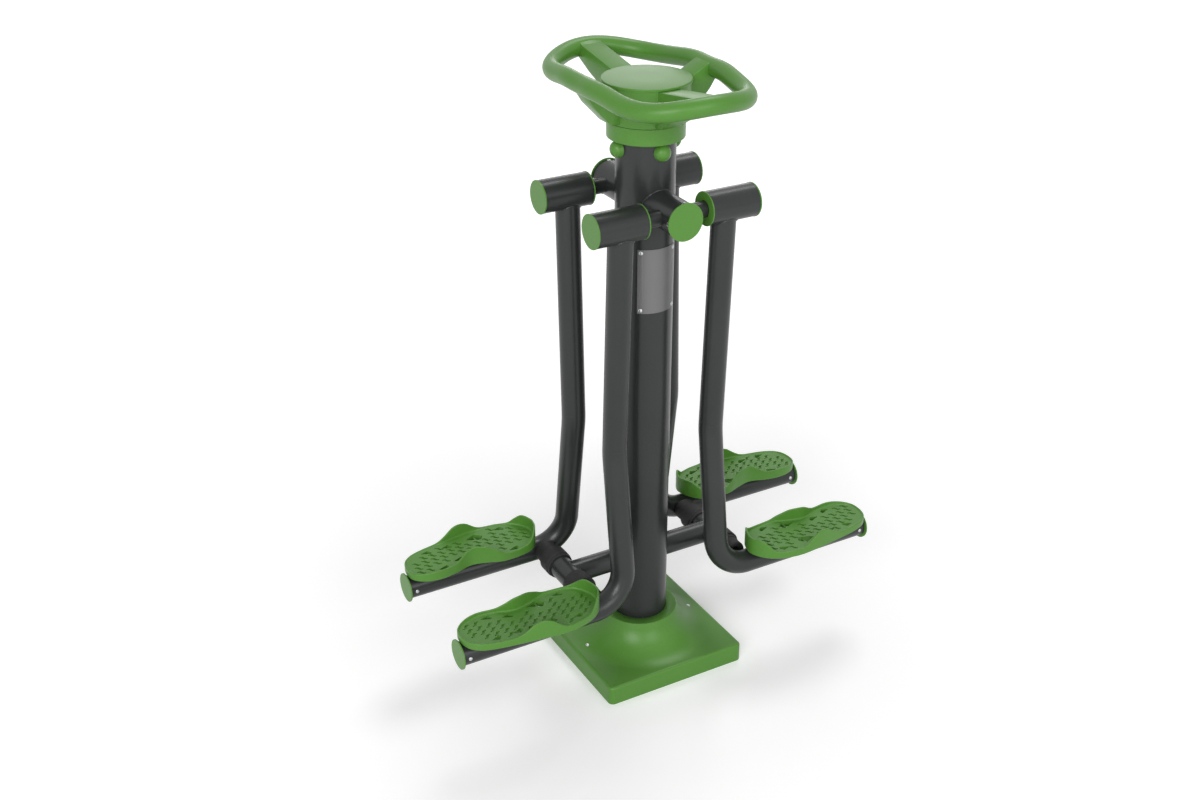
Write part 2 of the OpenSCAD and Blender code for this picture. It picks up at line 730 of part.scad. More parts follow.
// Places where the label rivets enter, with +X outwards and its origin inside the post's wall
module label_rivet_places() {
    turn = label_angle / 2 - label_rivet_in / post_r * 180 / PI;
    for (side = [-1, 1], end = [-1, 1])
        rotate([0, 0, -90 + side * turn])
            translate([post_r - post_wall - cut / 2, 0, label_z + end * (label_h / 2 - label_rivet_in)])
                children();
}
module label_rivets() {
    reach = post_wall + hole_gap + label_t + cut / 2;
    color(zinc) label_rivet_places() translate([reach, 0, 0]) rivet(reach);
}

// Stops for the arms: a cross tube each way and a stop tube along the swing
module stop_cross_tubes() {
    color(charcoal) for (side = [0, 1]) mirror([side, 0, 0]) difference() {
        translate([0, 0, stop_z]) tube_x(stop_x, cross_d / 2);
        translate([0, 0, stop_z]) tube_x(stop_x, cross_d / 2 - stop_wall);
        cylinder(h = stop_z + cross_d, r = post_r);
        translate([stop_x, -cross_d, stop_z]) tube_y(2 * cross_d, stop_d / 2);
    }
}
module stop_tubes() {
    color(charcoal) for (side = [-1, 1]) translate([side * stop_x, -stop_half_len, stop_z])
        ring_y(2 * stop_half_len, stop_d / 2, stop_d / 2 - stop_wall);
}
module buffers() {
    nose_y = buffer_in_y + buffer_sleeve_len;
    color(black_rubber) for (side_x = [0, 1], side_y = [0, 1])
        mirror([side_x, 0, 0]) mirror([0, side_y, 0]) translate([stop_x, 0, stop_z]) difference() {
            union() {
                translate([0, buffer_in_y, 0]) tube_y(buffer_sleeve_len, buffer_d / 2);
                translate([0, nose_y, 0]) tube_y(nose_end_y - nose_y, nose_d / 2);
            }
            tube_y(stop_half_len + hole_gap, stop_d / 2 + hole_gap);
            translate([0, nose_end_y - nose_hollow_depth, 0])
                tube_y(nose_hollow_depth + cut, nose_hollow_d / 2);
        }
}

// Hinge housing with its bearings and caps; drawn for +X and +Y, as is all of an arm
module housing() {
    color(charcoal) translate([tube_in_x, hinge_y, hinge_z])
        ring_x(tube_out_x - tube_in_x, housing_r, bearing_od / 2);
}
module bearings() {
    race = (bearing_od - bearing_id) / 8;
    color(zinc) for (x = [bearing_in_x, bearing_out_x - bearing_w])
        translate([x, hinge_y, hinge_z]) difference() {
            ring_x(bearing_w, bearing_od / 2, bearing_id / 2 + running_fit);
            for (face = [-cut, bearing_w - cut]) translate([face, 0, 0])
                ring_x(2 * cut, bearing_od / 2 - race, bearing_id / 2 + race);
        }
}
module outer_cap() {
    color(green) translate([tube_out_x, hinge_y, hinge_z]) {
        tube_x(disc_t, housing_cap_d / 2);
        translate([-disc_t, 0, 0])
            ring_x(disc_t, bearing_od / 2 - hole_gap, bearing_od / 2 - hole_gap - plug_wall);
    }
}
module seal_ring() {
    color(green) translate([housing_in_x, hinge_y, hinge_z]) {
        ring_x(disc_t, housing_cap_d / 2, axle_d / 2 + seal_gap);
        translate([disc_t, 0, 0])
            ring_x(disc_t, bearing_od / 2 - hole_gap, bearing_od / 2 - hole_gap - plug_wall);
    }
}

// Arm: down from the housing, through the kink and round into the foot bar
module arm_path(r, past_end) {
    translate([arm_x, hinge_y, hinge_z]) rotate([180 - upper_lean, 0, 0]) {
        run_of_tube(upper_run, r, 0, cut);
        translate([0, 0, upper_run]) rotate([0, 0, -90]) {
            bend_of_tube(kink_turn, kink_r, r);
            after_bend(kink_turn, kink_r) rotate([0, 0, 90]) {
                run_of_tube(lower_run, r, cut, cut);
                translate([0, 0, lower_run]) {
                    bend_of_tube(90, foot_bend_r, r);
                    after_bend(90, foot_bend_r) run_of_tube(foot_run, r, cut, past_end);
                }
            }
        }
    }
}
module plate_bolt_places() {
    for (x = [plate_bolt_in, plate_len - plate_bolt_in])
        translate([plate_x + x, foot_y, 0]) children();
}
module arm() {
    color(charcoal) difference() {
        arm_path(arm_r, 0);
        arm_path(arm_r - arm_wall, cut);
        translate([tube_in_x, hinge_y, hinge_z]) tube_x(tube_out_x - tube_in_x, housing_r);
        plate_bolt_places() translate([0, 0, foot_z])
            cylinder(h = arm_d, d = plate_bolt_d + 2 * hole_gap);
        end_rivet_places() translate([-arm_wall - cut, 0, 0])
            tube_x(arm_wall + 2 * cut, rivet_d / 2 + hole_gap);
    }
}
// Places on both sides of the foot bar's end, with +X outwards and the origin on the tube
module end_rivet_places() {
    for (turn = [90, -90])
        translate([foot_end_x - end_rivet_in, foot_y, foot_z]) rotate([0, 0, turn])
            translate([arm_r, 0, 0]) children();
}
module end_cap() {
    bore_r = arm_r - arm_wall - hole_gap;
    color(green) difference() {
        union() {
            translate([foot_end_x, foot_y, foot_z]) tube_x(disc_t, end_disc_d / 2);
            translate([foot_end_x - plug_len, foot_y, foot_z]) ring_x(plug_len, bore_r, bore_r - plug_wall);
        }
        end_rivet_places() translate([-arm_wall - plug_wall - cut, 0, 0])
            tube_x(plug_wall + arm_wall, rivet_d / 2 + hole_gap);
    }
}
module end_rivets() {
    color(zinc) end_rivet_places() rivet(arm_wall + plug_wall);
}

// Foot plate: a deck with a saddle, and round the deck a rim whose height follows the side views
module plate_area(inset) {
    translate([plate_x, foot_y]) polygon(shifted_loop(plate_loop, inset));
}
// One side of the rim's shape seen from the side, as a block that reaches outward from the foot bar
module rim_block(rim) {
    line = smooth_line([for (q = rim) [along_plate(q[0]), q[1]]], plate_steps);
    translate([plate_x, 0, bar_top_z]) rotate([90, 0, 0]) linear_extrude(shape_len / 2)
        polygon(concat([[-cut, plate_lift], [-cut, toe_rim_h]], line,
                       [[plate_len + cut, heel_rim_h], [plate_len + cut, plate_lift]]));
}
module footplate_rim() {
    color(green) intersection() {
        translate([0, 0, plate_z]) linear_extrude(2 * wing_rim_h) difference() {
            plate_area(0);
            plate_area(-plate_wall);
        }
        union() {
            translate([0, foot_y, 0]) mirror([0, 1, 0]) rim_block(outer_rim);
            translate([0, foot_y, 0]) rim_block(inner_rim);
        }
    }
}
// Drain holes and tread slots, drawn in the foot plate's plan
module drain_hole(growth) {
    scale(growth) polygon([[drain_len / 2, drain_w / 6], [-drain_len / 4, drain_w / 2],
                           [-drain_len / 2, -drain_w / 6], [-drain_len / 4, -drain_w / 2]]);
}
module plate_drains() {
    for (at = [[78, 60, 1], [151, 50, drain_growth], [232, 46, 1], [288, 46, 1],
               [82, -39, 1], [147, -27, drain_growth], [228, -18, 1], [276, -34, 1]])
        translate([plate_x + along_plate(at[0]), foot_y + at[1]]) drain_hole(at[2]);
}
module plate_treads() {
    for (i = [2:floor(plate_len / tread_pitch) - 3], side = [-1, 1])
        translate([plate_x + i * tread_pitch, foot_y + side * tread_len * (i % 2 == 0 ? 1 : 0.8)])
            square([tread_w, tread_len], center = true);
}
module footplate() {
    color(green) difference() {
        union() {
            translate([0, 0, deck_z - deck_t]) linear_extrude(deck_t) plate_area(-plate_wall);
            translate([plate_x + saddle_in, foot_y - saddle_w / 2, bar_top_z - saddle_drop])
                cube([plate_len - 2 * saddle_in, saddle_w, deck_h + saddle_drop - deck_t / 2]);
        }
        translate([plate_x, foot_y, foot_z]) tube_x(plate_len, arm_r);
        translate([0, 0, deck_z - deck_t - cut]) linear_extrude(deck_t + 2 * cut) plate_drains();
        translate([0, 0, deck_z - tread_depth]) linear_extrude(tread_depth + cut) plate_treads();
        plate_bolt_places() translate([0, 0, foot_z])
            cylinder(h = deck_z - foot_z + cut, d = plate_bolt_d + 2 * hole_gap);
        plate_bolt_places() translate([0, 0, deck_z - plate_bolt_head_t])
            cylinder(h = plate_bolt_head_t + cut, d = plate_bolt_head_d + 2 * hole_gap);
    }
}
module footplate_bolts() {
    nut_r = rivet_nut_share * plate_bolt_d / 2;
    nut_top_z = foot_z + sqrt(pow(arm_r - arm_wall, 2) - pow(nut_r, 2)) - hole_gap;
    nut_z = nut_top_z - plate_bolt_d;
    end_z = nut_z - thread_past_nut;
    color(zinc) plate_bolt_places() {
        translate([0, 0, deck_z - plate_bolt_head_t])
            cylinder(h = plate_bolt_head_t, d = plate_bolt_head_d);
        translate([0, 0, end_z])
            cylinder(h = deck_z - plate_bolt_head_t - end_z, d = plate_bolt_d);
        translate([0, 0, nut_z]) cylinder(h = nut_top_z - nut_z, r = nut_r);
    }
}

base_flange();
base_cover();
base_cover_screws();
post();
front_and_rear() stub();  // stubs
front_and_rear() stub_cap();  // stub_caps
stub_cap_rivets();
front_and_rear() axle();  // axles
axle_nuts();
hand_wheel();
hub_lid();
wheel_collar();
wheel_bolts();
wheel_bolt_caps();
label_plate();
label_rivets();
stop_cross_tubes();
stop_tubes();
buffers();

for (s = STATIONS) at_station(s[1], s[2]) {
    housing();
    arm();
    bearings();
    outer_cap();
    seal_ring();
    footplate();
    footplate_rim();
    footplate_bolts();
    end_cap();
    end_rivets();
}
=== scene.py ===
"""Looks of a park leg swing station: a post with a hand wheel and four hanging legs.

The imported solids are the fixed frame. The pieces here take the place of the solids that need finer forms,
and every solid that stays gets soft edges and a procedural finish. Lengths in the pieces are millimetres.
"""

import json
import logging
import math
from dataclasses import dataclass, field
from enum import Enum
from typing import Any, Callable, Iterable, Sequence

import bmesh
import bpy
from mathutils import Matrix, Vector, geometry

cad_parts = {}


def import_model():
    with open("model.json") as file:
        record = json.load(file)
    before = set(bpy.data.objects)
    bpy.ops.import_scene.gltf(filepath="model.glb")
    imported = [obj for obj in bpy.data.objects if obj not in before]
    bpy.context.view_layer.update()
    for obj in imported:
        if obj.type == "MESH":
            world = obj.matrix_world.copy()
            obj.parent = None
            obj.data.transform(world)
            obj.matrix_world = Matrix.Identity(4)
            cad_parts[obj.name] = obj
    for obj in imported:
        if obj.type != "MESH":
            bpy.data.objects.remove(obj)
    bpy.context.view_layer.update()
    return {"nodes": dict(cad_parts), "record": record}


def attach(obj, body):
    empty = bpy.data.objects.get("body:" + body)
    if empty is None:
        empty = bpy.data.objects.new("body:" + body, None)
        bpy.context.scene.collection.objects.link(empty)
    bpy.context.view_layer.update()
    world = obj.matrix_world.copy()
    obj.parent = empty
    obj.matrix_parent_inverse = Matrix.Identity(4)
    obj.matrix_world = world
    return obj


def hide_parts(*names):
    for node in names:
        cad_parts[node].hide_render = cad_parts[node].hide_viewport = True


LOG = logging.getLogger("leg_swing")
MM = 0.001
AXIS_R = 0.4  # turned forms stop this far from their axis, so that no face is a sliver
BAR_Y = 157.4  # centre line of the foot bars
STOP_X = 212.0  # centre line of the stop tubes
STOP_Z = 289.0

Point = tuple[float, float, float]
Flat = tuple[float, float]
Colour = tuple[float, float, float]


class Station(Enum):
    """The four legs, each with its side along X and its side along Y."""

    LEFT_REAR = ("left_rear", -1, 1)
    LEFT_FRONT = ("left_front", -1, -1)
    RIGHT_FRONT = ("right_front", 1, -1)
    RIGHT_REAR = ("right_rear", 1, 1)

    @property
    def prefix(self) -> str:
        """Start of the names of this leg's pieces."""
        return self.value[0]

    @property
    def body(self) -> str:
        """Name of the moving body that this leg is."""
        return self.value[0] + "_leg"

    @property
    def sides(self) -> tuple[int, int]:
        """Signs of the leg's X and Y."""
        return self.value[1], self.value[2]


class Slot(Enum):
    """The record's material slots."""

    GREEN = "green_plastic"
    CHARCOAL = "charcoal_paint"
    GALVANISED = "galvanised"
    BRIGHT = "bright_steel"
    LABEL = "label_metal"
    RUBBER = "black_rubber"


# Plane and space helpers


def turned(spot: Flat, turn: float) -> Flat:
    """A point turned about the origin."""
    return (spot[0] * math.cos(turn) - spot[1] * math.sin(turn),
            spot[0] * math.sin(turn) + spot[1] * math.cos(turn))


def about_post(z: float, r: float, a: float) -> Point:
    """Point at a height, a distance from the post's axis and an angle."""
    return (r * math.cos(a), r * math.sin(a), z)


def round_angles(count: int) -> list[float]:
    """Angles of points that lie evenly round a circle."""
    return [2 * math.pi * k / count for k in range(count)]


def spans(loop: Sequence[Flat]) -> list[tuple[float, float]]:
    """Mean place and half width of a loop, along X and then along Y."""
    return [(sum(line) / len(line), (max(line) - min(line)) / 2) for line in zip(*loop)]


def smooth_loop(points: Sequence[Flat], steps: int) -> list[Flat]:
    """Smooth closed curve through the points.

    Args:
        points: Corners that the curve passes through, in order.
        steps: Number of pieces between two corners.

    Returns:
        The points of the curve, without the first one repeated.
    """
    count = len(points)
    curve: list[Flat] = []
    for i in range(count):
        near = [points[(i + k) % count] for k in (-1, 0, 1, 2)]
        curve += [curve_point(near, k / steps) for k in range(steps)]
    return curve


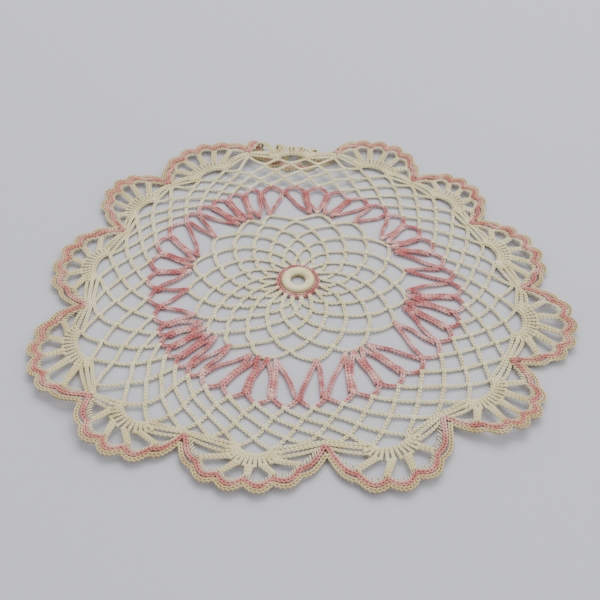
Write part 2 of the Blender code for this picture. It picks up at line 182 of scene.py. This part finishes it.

··········

* Exercise brief *
Each line from the one bearing "base_flange();" through the one bearing "obj.matrix_parent_inverse = Matrix.Identity(4)" is to be duplicated without change; all remaining lines are to be left out.

* Answer in full *
base_flange();
base_cover();
base_cover_screws();
post();
front_and_rear() stub();  // stubs
front_and_rear() stub_cap();  // stub_caps
stub_cap_rivets();
front_and_rear() axle();  // axles
axle_nuts();
hand_wheel();
hub_lid();
wheel_collar();
wheel_bolts();
wheel_bolt_caps();
label_plate();
label_rivets();
stop_cross_tubes();
stop_tubes();
buffers();

for (s = STATIONS) at_station(s[1], s[2]) {
    housing();
    arm();
    bearings();
    outer_cap();
    seal_ring();
    footplate();
    footplate_rim();
    footplate_bolts();
    end_cap();
    end_rivets();
}
=== scene.py ===
"""Looks of a park leg swing station: a post with a hand wheel and four hanging legs.

The imported solids are the fixed frame. The pieces here take the place of the solids that need finer forms,
and every solid that stays gets soft edges and a procedural finish. Lengths in the pieces are millimetres.
"""

import json
import logging
import math
from dataclasses import dataclass, field
from enum import Enum
from typing import Any, Callable, Iterable, Sequence

import bmesh
import bpy
from mathutils import Matrix, Vector, geometry

cad_parts = {}


def import_model():
    with open("model.json") as file:
        record = json.load(file)
    before = set(bpy.data.objects)
    bpy.ops.import_scene.gltf(filepath="model.glb")
    imported = [obj for obj in bpy.data.objects if obj not in before]
    bpy.context.view_layer.update()
    for obj in imported:
        if obj.type == "MESH":
            world = obj.matrix_world.copy()
            obj.parent = None
            obj.data.transform(world)
            obj.matrix_world = Matrix.Identity(4)
            cad_parts[obj.name] = obj
    for obj in imported:
        if obj.type != "MESH":
            bpy.data.objects.remove(obj)
    bpy.context.view_layer.update()
    return {"nodes": dict(cad_parts), "record": record}


def attach(obj, body):
    empty = bpy.data.objects.get("body:" + body)
    if empty is None:
        empty = bpy.data.objects.new("body:" + body, None)
        bpy.context.scene.collection.objects.link(empty)
    bpy.context.view_layer.update()
    world = obj.matrix_world.copy()
    obj.parent = empty
    obj.matrix_parent_inverse = Matrix.Identity(4)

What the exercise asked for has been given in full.